Intra-Node Performance Tools
These tools focus on profiling, tracing, and analyzing performance within a single compute node, CPU, or GPU. They are useful for analyzing memory bandwidth, cache behavior, thread-level performance, and GPU kernel efficiency.
| Tool | Description | Key Features | Supported Architectures |
|---|---|---|---|
| Caliper | Context annotation and performance introspection library | Lightweight instrumentation, hierarchical annotations, integration with other tools | CPU, GPU |
| TAU | Comprehensive performance profiling and tracing toolkit | Supports MPI, OpenMP, CUDA, HIP, Kokkos, and Python; visualization via ParaProf | CPU, GPU |
| HPCToolkit | Sampling-based performance measurement and analysis | Scalable call path profiling, GPU kernel analysis, hierarchical summaries | CPU, GPU |
| Extrae | Low-overhead event tracing system | Integrates with Paraver for visualization, supports MPI/OpenMP | CPU, GPU |
| Score-P | Instrumentation and measurement infrastructure | Foundation for Scalasca and Vampir, supports multiple programming models | CPU, GPU |
| Cube | Performance report explorer | Hierarchical visualization of metrics from Score-P and Scalasca | CPU, GPU |
| Advisor (Intel) | Roofline and memory analysis tool | Vectorization and cache optimization guidance | CPU, GPU |
| Nsight Systems | System-wide performance analyzer | Timeline visualization and kernel-level insights | GPU |
Inter-Node Performance Tools
These tools analyze communication, synchronization, and load balance across nodes in distributed-memory systems.

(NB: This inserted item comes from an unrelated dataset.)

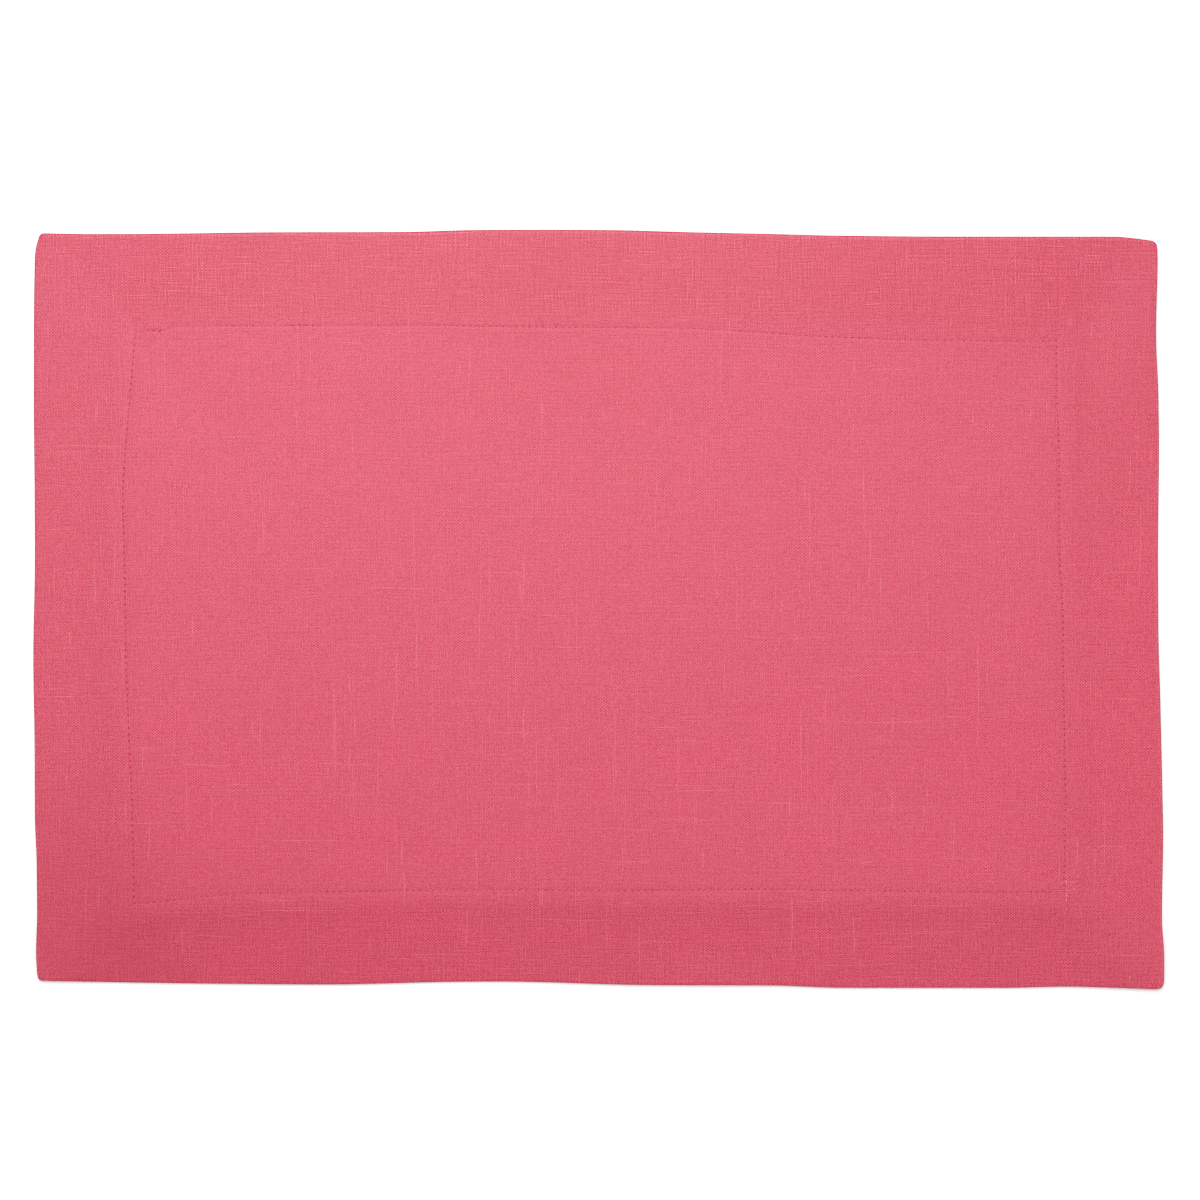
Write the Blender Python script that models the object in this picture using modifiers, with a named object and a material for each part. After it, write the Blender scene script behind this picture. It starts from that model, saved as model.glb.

They help identify network bottlenecks, MPI inefficiencies, and imbalance in hybrid parallel codes.
| Tool | Description | Key Features | Supported Architectures |
|---|---|---|---|
| Scalasca | Scalable performance analysis for parallel programs | Automated trace analysis, identification of inefficiencies in MPI and OpenMP | CPU, GPU |
| Vampir | Trace visualization and exploration tool | Graphical interface for MPI and OpenMP traces, integrates with Score-P | CPU, GPU |
| Paraver | Flexible trace visualization framework | Advanced filtering and timeline analysis | CPU, GPU |
| TAU Commander | Command-line and GUI interface for scalable analysis | Simplified configuration and automation of TAU instrumentation | CPU, GPU |
| HPCToolkit MPI Analyzer | Cross-node performance analysis extension | Detects communication bottlenecks, supports MPI tracing | CPU, GPU |
| mpiP | Lightweight MPI profiling library | Statistical sampling of MPI calls, low overhead | CPU, GPU |
| Darshan | I/O characterization tool for HPC systems | Summarizes file I/O patterns for applications | CPU, GPU |
| PAPI | Hardware performance counter library | Monitors low-level hardware events across nodes | CPU, GPU |
Vendor-Provided Tools (NVIDIA, AMD, Intel, ARM)
E4S also interoperates with vendor-provided performance tools that offer architecture-specific performance metrics and deep hardware insights. These tools complement open-source E4S tools by exposing low-level counters and optimizing for vendor ecosystems.
| Vendor | Tool | Description | Key Features |
|---|---|---|---|
| NVIDIA | Nsight Compute | CUDA kernel-level performance profiler | Kernel metrics, memory throughput, source correlation |
| NVIDIA | Nsight Systems | End-to-end system analysis | CPU-GPU concurrency visualization, API tracing |
| AMD | rocprof | Profiling for HIP and ROCm applications | Kernel performance, memory usage, event tracing |
| AMD | Omniperf | Performance analysis for AMD GPUs | Roofline visualization, kernel summaries |
| Intel | VTune Profiler | System performance profiler | Hotspot analysis, memory and threading insights |
| Intel | Advisor | Roofline analysis and vectorization optimization | Loop optimization and memory bandwidth guidance |
| ARM | Streamline | Profiling for ARM-based systems | Energy and CPU/GPU utilization metrics |
| ARM | Performance Libraries Profiler | Analysis for ARM math library usage | Performance tuning and hotspot detection |
Summary
The E4S performance tools ecosystem offers a unified, interoperable suite for comprehensive performance measurement and analysis across hardware platforms and programming models. By combining open-source instrumentation frameworks, scalable analysis engines, and vendor-optimized profilers, developers can achieve a deep understanding of application behavior from kernel-level execution to multi-node communication.
These tools help ensure that scientific and AI workloads can run efficiently on the most advanced supercomputers in the world, including Frontier, Aurora, El Capitan, and future exascale-class systems.